リーダーの多面性や組織としての多様性はイノベーションにもつながります。
小谷氏:
ここまでのお話をうかがうと、この混沌とした時代の中で、さまざまな要素、人材、プレーヤーを結びつけながら未来へ向けて前進させようとしているPwCの姿が見えてきます。
木村:
そのようにご理解いただけるとうれしく思います。ADAPTに示したように、現代社会では非対称と分断がますます進んでいます。一方で、SDGsに象徴される持続可能な開発に関する課題は、全人類に共通するものです。共通の課題にともに取り組んでいくためには、立場や利害の異なる人たちが共感できるポイントを見いだす必要があります。
小谷氏:
なるほど、単に違いを寄せ集めるだけではなく、そこに共感が生まれなければ物事は動かせませんね。
木村:
はい、企業が自社の利益追求から社会や地球環境といった課題へと目線を切り替え、アクションを起こしていくには、新しい価値観に対してしっかりと納得感を持てなければなりません。社内外のステークホルダーと議論や対話を繰り返し、共感を醸成していくことが求められるのです。そうした共感が積み重なって初めて、コレクティブインパクトが実現できるのだと思います。PwCにはプロフェッショナルサービスファームとして、産官学の幅広いクライアントや協業パートナーと連携して課題を解決してきた実績と、そこで培った信頼があります。それを生かして多様なステークホルダー間の共感づくりに貢献することが、私たちの果たすべき役割だと考えています。
小谷氏:
SDGsで言えば、17番目のゴール「パートナーシップで目標を達成しよう」に当てはまりますね。
木村:
パートナーシップ力はPwCの大きな強みですので、まさにそうですね。加えて、多岐にわたる専門領域のプロフェッショナルを擁していますから、その他の16のゴールについてもいろいろな形で貢献できることがあります。このシリーズでは今後その一つひとつを対談を通じてご紹介していきたいと思っています。
小谷氏:
それは楽しみですね。期待しています。本日はありがとうございました。
2030年までにSDGs達成、2050年までにネットゼロ達成──多くの経営者やリーダーは、この大きな課題を前に戸惑いを感じることがあるのではないでしょうか。一方で、ESG投資を追い風とし、新型コロナウイルス感染症(COVID-19)により勢いを増した変化を梃子(てこ)にして、取り組みを加速する環境は整いつつあります。小谷さんにご指摘いただいたとおり、PwCはパートナーシップで目標へと前進させる役割を果たすとともに、「社会における信頼を構築し、重要な課題を解決する」というパーパス(存在意義)を体現するためにも、共感と信頼を原動力として人類の共通課題の解決に貢献していきます。(木村)

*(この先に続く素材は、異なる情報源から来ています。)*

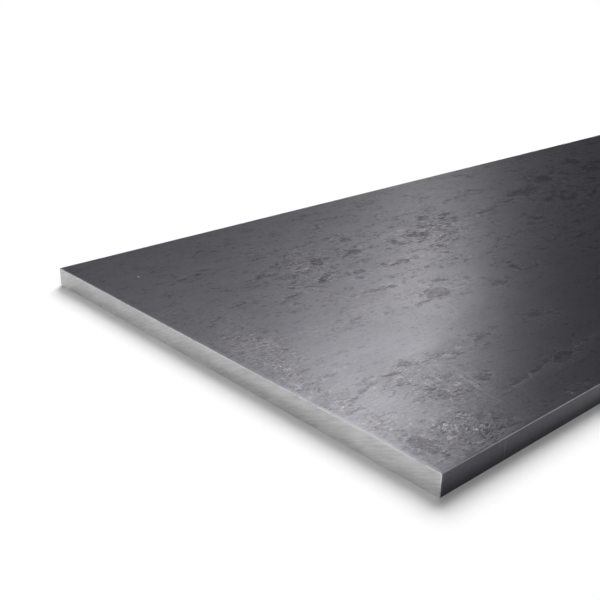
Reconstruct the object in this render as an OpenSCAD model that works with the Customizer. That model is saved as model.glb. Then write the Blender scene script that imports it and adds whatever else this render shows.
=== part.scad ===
// Hot-rolled steel plate: one flat length of stock, dark with mill scale on both
// faces and on its rolled long edges, and sawn square and bright at both ends.
//
// The plate lies flat. X runs along its length, which is the rolling direction,
// Y across its width and Z up through its thickness. The origin is the middle of
// the underside.

/* [Plate] */
// Length between the sawn ends, along the rolling direction, in mm
plate_length = 1000; // [200:10:3000]
// Width between the rolled long edges, in mm
plate_width = 400; // [100:5:1250]
// Thickness between the two rolled faces, in mm
plate_thickness = 15; // [5:0.5:60]

/* [Edges] */
// Radius that the rolls leave along the four long corners, in mm
rolled_corner_radius = 0.8; // [0.2:0.1:2]
// Width of the file-broken corner all round each sawn end, in mm
sawn_corner_break = 0.3; // [0.1:0.1:1]

/* [Hidden] */
$fn = 64;

half_length = plate_length / 2;
half_width = plate_width / 2;
// how far a profile runs past the plate, so that it cuts right through it
overrun = 1;

// Cross-section of the rolled stock, drawn with X across the width and Y up.
module rolled_section() {
    r = rolled_corner_radius;
    translate([-half_width + r, 0])
        square([plate_width - 2 * r, plate_thickness]);
    translate([-half_width, r])
        square([plate_width, plate_thickness - 2 * r]);
    for (side = [-1, 1], level = [r, plate_thickness - r])
        translate([side * (half_width - r), level])
            circle(r);
}

// The rolled stock as it leaves the mill, cut off square at both ends.
module rolled_stock() {
    rotate([90, 0, 90])
        translate([0, 0, -half_length])
            linear_extrude(plate_length)
                rolled_section();
}

// Rectangle centred on the origin with its four corners cut off at 45 degrees.
module broken_rectangle(across, up, cut) {
    x = across / 2;
    y = up / 2;
    polygon([
        [x - cut, y], [-x + cut, y], [-x, y - cut], [-x, -y + cut],
        [-x + cut, -y], [x - cut, -y], [x, -y + cut], [x, y - cut]
    ]);
}

// Breaks the top and bottom corners of both sawn ends.
module side_profile() {
    translate([0, half_width + overrun, plate_thickness / 2])
        rotate([90, 0, 0])
            linear_extrude(plate_width + 2 * overrun)
                broken_rectangle(plate_length, plate_thickness, sawn_corner_break);
}

// Breaks the upright corners of both sawn ends.
module plan_profile() {
    translate([0, 0, -overrun])
        linear_extrude(plate_thickness + 2 * overrun)
            broken_rectangle(plate_length, plate_width, sawn_corner_break);
}

module plate() {
    color([0.28, 0.28, 0.30])
        intersection() {
            rolled_stock();
            side_profile();
            plan_profile();
        }
}

plate();
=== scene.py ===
"""A flat length of hot-rolled steel plate on a pale studio floor.

The plate lies flat with its rolling direction along X. Its two faces and its long
edges carry dark mill scale, and its two ends are sawn and bright.
"""

import math
import random

import bmesh
import bpy
from mathutils import Euler, Matrix, Vector, kdtree, noise


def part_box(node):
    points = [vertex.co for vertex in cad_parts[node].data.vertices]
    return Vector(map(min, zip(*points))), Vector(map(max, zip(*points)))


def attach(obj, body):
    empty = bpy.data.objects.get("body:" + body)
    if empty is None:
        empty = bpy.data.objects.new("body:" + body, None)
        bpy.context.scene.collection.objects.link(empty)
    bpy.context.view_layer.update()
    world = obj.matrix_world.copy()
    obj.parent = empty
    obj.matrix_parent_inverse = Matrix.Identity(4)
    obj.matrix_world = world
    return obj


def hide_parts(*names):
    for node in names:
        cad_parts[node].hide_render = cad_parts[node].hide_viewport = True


bl_info = {
    "name": "Hot-rolled steel plate",
    "version": (1, 0, 0),
    "blender": (4, 5, 0),
    "location": "View3D > Sidebar > Steel Plate",
    "description": "Builds a steel plate with mill scale and sawn ends, and a studio to show it in",
    "category": "Add Mesh",
}

MM = 0.001

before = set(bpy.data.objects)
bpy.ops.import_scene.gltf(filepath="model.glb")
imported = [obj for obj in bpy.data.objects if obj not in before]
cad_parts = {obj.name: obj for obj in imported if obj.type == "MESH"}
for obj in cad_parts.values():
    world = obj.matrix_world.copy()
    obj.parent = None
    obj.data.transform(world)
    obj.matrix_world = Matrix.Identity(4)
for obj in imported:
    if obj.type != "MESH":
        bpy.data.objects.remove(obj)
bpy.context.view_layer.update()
LOW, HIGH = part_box("plate")
THICKNESS = HIGH.z - LOW.z

SAME = 0.01 * MM  # two places nearer than this count as one
MARK_DEPTH = 0.1 * MM  # how far round a corner, below its face, a mark still reaches
CORNER_SEGMENTS = 4
SHARP_ANGLE = math.radians(35)
FLAT_MARGIN = 1.2 * MM  # ground next to each face's edges that the relief leaves flat
FACE_WAVE = (220 * MM, 130 * MM)  # waves of the rolled faces, along and across the plate
EDGE_WAVE = (80 * MM, 4 * MM)  # waves of the long edges, along and up
SAW_WAVE = (2.4 * MM, 30 * MM)  # strokes on the sawn ends, across and along a stroke
FLOOR_REACH = 6.0
BOX_DISTANCE = 4.0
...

1965年大阪府生まれ。航空会社を経てニュースキャスターとなり、1998年から約16年間、テレビ東京の「ワールドビジネスサテライト(WBS)」のメインキャスターを務めた。2020年3月から5回にわたって放映されたBSテレ東開局20周年特別企画「SDGsが変えるミライ~小谷真生子の地球大調査~」では、さまざまな角度からの取材を通じてSDGs実現のために日本が果たすべき役割を探った。
1963年生まれ。1986年青山監査法人に入所し、プライスウォーターハウス米国法人シカゴ事務所への出向を経て、2000年には中央青山監査法人の代表社員に就任。2016年7月よりPwC Japanグループ代表、2019年7月よりPwCアジアパシフィック バイスチェアマンも務める。
※ 法人名、役職、本文の内容などは掲載当時のものです。